Rezension

Get Cape. Wear Cape. Fly.
Searching For The Hows And Whys
Highlights: Window Of Your Mind // I Could Build You A Tower // Moving Forward // Could've Seen It All
Genre: Singer/Songwriter
Sounds Like: Bright Eyes // Kate Nash // Jamie T // The Good Life
VÖ: 28.03.2008

Da guckt er weg. Es wächst mitten aus dem Boden des Raumes ein baumartiges Türmchen aus allerlei in sich verwobenen Haushaltsgebrauchsgegenständen gen Decke und er guckt einfach weg. Den schwarzen Einheitslook nur unterbrochen durch die Spitzen seiner Chucks, sitzt Sam Ducksworth wie ein kleiner Junge auf einem Bürostuhl und sieht aus wie das sechste Mitglied von My Chemical Romance, das die Band irgendwann an der Raststätte eines englischen Kleinkaffs vergessen hat. Und deswegen glotzt er noch dem Tourbus hinterher und nicht auf das, was sich da vor ihm abspielt? Nein. Der Mann sucht. Denn das banale Faktum, die bloße, einfache Antwort in Form des aufgebäumten Alltags interessiert nicht. Das „wie“ und das „warum“ will er beleuchten. Denn: „Ich war schon immer jemand, der gern einfache Dinge interessant ausdrücken wollte“, sagt Sam Duckworth. Es gilt, die Wurzel zu finden, also: „Let The Journey Begin“.
So programmatisch der Opener betitelt ist, so unspektakulär läuten er und seine zwei Nachfolger diese Reise dummerweise ein. Prägnanzarm plätschern die ersten acht Minuten der zweiten Get Cape. Wear Cape. Fly dahin, bis dann die „Postcards From Catalunya“ eintreffen. Danach greift die Kupplung und die Platte gewinnt zu Lasten von Carrie Bradshaw an Fahrt.

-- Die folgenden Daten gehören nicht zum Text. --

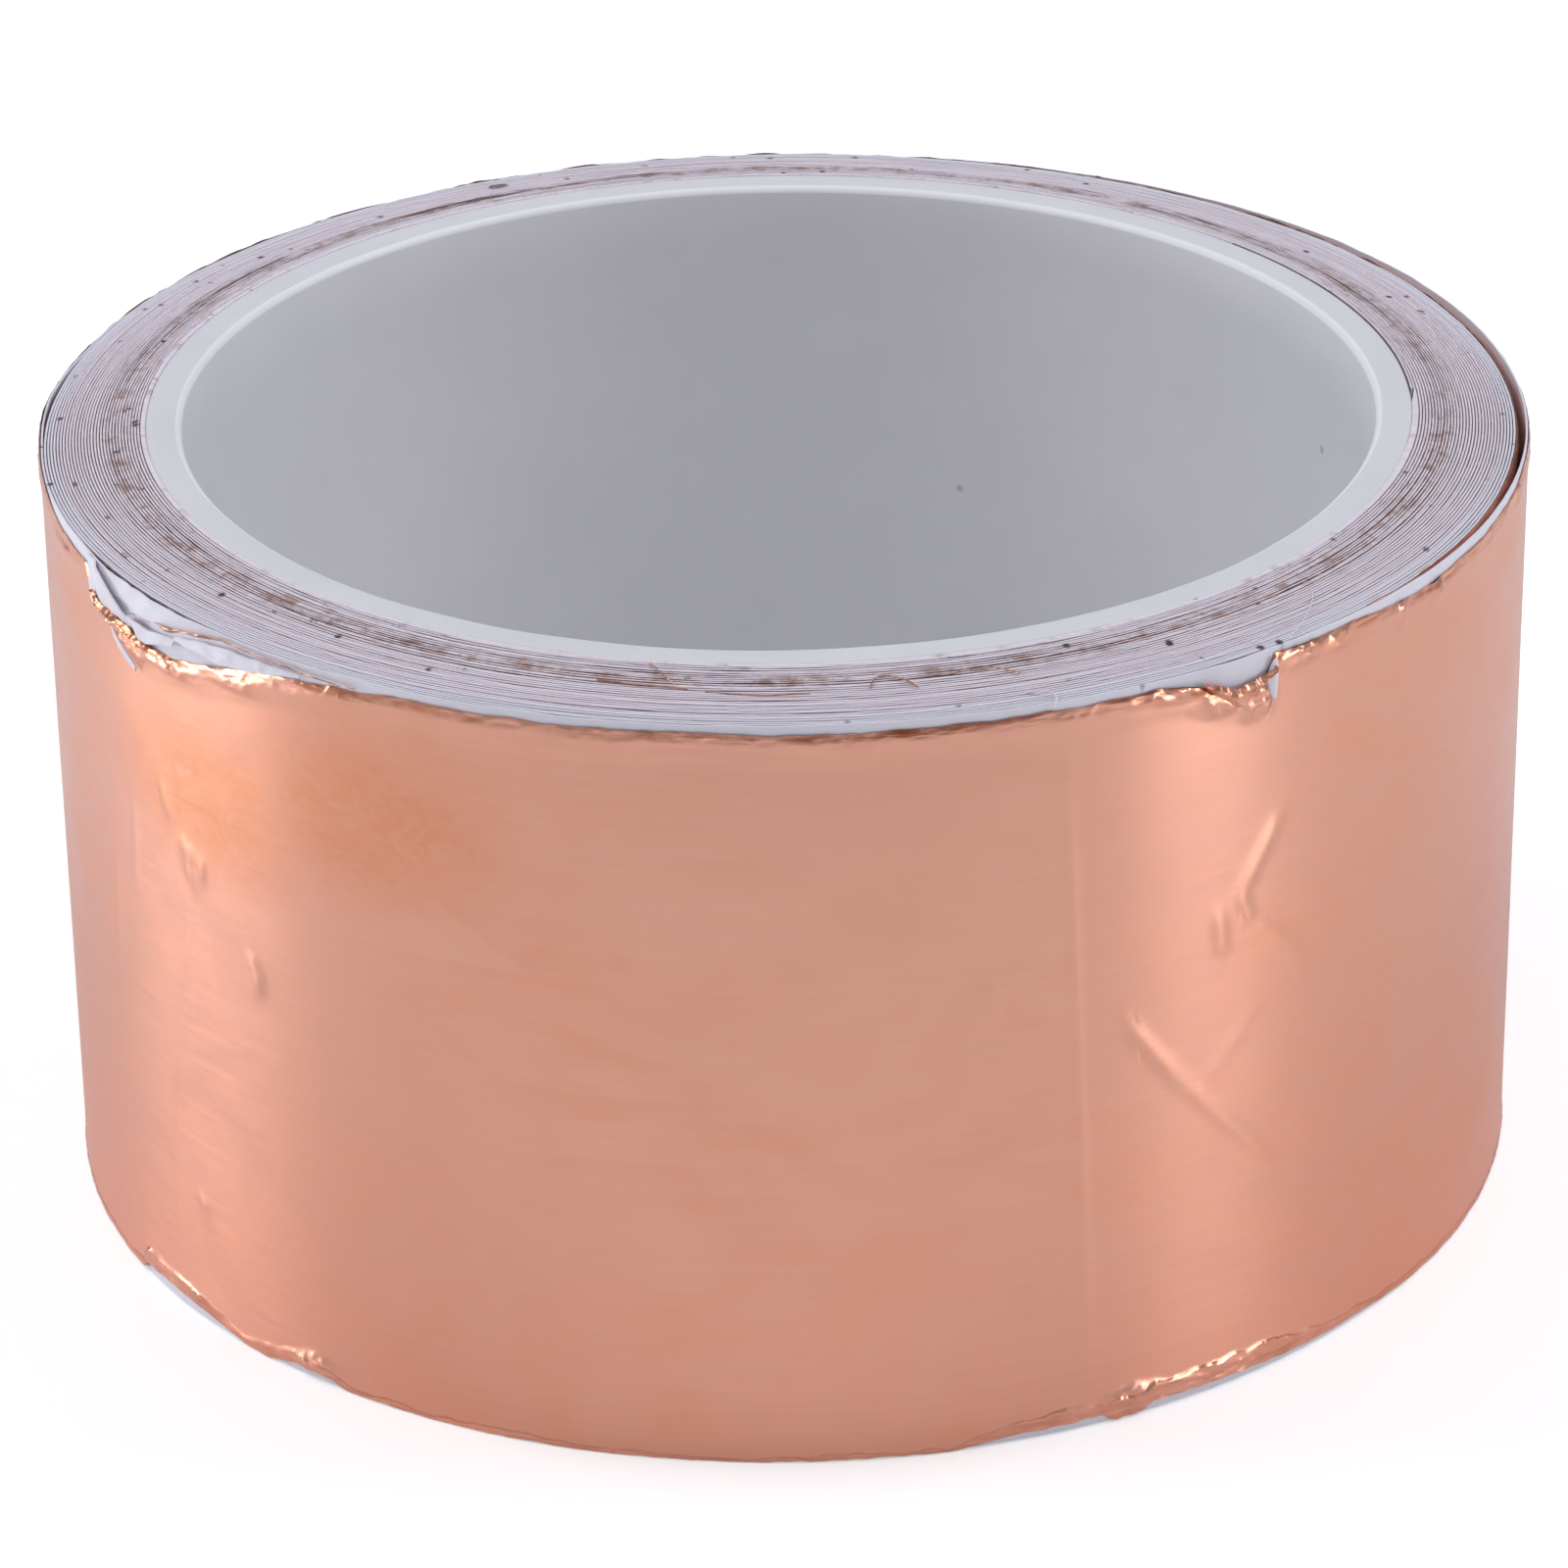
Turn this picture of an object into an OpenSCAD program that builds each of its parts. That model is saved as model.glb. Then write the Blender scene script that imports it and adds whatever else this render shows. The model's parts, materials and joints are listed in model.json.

Denn anhand eines Monologs der Sex-And-The-City-Hauptdarstellerin über die katharsische Wirkung des Schuhekaufens wirft Sam in „The Children Are (The Consumers Of) The Future“ hier der Jugend die Verschwendung des eigenen Potentials durch geistlosen Materialismus vor. Clever. „I've never walked on the Seine at night, so won't you take me there through the window of your mind?“ fragt Sam dann im fast niedlichen „Window Of Your Mind“ zu den charakteristisch leichten Laptop-Beats, bunten Synthies und den dezenten Streichern, die diese Platte subtil zu unterwandern wissen und sie im Gesamtbild leichter und luftiger werden lassen als die des handelsüblichen Songwriters.
„I Could Build You A Tower“ zeugt dann als astreiner TripHop-Geniestreich nicht nur davon, dass die Platte von DJ- Größe Nittin Sawhney co-produziert ist, sondern ist die Sonne des Soundkosmos von „Searching For The Hows And Whys“. Im nahen Osten knattern Kalashnivoks, im Irak sprengen sich die Extremisten in die Luft, an der Columbine High School läuft einer Amok. Und Sam könnte uns einen Turm bauen. Einen Turm, um diesem Irrsinn an Gewalt zu entkommen und sich zu besinnen. Nur: Er würde nicht stehenbleiben, sie würden ihn niederbrennen. Ein Denkzettel von Song, der die zweite Hälfte der Wurzelsuche einleitet. Dort finden sich die mit Bläsern gespickte, lockere Sing-along-Single „Find The Time“, sowie das von aufdringlichen Groupies erzählende „Better Things“, Unterstützung von Kate Nash inklusive.“I've got better things do to tonight than cultivate your vacuous desires“. Saubere Abfuhr, Sam. Dabei saß er im Trauerkloß „Moving Forward“ noch auf der anderen Seite des Tisches. „And I wish that I was stronger than the people that you meet and I wish that you were lost without me....I'll be just fine, so here's to moving forward“. Wie hieß es doch so schön bei Kettcar: „Einsehen zum Schluss, dass man weitermachen muss.“
Am Ende der Suche steht dann die Antwort, aber natürlich verrät er sie uns nicht. „I could've seen it all...but I wanted more“. Tolle Wurst. Was uns bleibt: die Platte. Also das, was für Sam Duckworth das Alltagsbäumchen ist. Und die ist trotz lahmem Beginns schlichtweg gut, auch wenn vielleicht das ein oder andere Highlight weniger als beim Debüt hervorsticht. Luft- und Leichtigkeit im Sound sind aber geblieben. Wenn er wirklich mehr will, bleibt ihm wohl nichts anderes übrig, als sich doch mit dem Baum auseinanderzusetzen. Bis dahin naschen wir noch ein wenig an dieser Milka Lufleé des Songwritertums.